IRC SECTION 2702

Definition

IRC Section 2702 is a special valuation rule that applies to certain intra family transfers of interests in trusts where the transferor retains a term interest, such as a right to annuity payments or unitrust amounts. When the retained interest does not meet specific requirements, its value is treated as zero for gift tax purposes, causing the full value of the transferred remainder to be treated as a taxable gift. The classic compliant design under Section 2702 is the grantor retained annuity trust, or GRAT, which uses a qualifying annuity interest so that the retained value can be recognized and the taxable gift can be minimized.
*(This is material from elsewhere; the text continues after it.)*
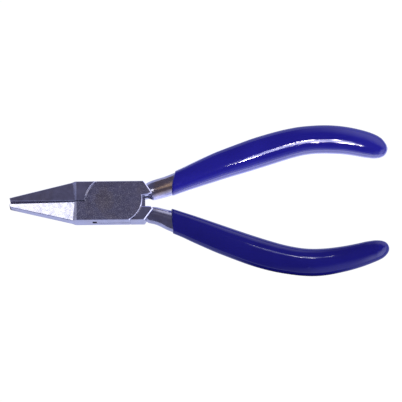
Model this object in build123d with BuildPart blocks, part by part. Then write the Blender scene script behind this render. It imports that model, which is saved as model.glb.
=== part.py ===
from build123d import *
import math
import os

# Box-joint jewellery pliers: two forged levers, a flush rivet and two dipped sleeves.
# Frame: origin on the rivet's axis, on the joint's lower flat face. +X runs to the handles,
# +Y to the handle of the box lever, +Z up through the joint. Millimetres.

# ---------------------------------------------------------------- driving dimensions
T = 9.0                      # thickness of the joint over its two flat faces
ZM = T / 2                   # mid-plane of the whole tool
HALF_W = 6.8                 # half width of the joint
TIP_X = -35.6                # end of the jaws
TIP_HALF = 1.56              # half width of the closed nose at its tip
NOSE_X = -13.35               # where the outer walls start to taper
NOSE_R = 1.2                 # soft corner there
FACET_X = -12.5              # edge where the flat joint face ends and the nose facets start
FACET_BEVEL = 45.0           # steepness of the short bevel at that edge, degrees
FACET_BASE_OUT = 3.15        # half thickness of the nose at its base, outer edge
FACET_BASE_IN = 3.85         # half thickness of the nose at its base, inner edge
FACET_TIP_OUT = 2.70         # half thickness of the nose at its tip, outer edge
JAW_GAP_THROAT = 0.20        # jaw faces, each from the middle line, pliers as they lie
JAW_GAP_TIP = 0.47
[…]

For life insurance and estate planning, Section 2702 helps govern how parents structure transfers of appreciating assets and align them with insurance used to provide liquidity or equalize inheritances.

Common Usage

In practice, advisors encounter IRC Section 2702 when clients are exploring GRATs or similar techniques to shift future appreciation to children at a modest gift tax cost. A client might transfer interests in a closely held business or investment portfolio into a GRAT, retain a high annuity stream for a fixed term, and allow any remaining value at the end of the term to pass to heirs. Life insurance can complement these arrangements by providing liquidity if the grantor dies during the GRAT term or by protecting heirs in case returns do not meet expectations. Section 2702 ensures that only properly structured retained interests receive favorable valuation treatment, so advisors work closely with attorneys to confirm that trust terms conform to the regulations. Understanding 2702 allows producers to place life insurance within a broader estate freeze strategy, recognizing how GRATs and related vehicles interact with transfer tax rules and intergenerational planning.